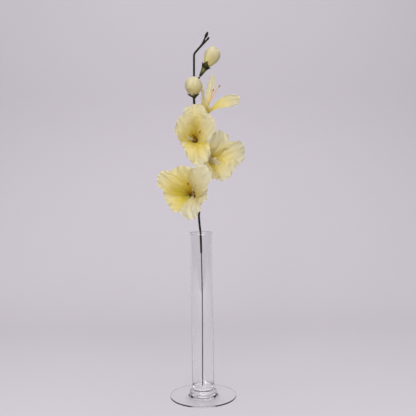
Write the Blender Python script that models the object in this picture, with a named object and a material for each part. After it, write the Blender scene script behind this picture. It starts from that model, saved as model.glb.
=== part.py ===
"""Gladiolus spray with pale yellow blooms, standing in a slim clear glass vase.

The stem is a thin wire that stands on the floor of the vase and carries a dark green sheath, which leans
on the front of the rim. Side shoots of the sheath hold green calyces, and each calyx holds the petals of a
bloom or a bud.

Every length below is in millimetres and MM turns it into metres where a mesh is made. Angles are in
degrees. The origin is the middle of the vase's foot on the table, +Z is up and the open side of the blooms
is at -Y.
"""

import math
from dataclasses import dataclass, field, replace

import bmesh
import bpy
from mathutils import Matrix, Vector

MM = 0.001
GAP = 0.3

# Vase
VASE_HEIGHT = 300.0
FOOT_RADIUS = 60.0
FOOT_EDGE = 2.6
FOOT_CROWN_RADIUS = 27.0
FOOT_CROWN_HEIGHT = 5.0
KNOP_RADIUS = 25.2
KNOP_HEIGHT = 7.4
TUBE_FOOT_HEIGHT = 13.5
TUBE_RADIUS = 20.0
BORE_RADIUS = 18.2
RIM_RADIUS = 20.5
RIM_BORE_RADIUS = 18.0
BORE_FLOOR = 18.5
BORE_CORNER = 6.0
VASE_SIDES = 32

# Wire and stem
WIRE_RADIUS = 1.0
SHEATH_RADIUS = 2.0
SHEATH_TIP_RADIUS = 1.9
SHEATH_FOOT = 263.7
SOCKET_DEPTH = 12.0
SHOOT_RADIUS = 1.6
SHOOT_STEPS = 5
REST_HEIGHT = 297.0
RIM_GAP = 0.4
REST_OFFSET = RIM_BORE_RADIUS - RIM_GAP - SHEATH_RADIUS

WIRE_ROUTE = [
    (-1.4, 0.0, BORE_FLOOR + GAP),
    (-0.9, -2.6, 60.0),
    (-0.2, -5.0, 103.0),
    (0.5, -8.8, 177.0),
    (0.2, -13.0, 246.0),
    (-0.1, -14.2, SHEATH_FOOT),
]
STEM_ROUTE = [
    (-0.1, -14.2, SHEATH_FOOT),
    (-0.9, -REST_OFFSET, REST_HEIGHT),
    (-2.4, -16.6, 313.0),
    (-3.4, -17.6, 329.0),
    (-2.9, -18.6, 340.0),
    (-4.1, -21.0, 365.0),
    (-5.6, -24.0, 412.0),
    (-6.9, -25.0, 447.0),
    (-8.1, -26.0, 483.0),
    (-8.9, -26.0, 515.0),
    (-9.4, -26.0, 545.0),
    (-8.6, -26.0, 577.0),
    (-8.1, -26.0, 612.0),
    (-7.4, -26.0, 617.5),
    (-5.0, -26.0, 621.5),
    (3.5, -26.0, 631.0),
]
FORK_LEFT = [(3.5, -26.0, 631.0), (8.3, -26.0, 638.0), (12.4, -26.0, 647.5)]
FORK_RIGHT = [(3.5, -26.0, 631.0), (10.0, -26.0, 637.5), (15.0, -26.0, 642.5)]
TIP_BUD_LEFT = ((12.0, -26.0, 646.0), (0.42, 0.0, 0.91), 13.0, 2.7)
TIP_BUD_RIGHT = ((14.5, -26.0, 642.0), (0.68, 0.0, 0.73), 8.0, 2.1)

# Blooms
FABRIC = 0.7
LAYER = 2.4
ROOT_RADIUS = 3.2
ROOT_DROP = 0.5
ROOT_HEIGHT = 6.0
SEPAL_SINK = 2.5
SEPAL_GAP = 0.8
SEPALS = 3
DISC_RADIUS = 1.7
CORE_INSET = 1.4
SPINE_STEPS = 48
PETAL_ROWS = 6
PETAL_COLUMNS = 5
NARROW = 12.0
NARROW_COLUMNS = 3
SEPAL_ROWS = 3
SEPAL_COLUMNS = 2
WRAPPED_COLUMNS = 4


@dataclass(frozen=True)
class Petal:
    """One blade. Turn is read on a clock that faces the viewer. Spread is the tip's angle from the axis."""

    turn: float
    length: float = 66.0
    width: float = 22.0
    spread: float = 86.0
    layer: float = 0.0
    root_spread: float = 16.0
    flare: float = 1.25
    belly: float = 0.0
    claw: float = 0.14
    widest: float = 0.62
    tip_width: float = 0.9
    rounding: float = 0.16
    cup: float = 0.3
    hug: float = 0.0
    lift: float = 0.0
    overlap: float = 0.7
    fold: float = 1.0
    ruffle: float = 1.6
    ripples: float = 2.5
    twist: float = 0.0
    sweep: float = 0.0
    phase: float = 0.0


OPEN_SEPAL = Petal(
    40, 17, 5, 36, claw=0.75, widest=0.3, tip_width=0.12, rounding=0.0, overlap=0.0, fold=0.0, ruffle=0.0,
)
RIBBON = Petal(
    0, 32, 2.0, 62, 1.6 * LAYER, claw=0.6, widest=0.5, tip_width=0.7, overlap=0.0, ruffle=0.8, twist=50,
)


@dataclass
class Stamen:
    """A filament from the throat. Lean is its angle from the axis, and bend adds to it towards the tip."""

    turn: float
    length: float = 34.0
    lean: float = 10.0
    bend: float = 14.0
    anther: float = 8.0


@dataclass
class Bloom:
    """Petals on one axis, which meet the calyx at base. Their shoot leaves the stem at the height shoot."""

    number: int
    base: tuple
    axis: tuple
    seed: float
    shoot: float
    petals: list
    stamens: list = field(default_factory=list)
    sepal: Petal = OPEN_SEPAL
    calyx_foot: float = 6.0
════
**Written request**
Print the material above verbatim, first line through the line containing "REST_OFFSET = RIM_BORE_RADIUS", both included.

**Result of the exercise**
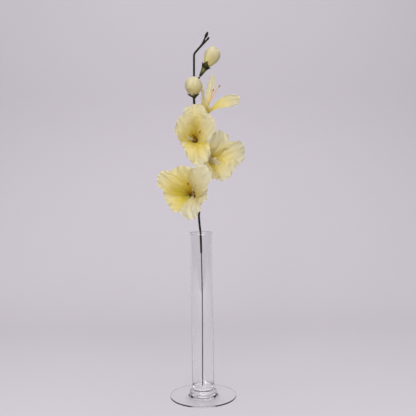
Write the Blender Python script that models the object in this picture, with a named object and a material for each part. After it, write the Blender scene script behind this picture. It starts from that model, saved as model.glb.
=== part.py ===
"""Gladiolus spray with pale yellow blooms, standing in a slim clear glass vase.

The stem is a thin wire that stands on the floor of the vase and carries a dark green sheath, which leans
on the front of the rim. Side shoots of the sheath hold green calyces, and each calyx holds the petals of a
bloom or a bud.

Every length below is in millimetres and MM turns it into metres where a mesh is made. Angles are in
degrees. The origin is the middle of the vase's foot on the table, +Z is up and the open side of the blooms
is at -Y.
"""

import math
from dataclasses import dataclass, field, replace

import bmesh
import bpy
from mathutils import Matrix, Vector

MM = 0.001
GAP = 0.3

# Vase
VASE_HEIGHT = 300.0
FOOT_RADIUS = 60.0
FOOT_EDGE = 2.6
FOOT_CROWN_RADIUS = 27.0
FOOT_CROWN_HEIGHT = 5.0
KNOP_RADIUS = 25.2
KNOP_HEIGHT = 7.4
TUBE_FOOT_HEIGHT = 13.5
TUBE_RADIUS = 20.0
BORE_RADIUS = 18.2
RIM_RADIUS = 20.5
RIM_BORE_RADIUS = 18.0
BORE_FLOOR = 18.5
BORE_CORNER = 6.0
VASE_SIDES = 32

# Wire and stem
WIRE_RADIUS = 1.0
SHEATH_RADIUS = 2.0
SHEATH_TIP_RADIUS = 1.9
SHEATH_FOOT = 263.7
SOCKET_DEPTH = 12.0
SHOOT_RADIUS = 1.6
SHOOT_STEPS = 5
REST_HEIGHT = 297.0
RIM_GAP = 0.4
REST_OFFSET = RIM_BORE_RADIUS - RIM_GAP - SHEATH_RADIUS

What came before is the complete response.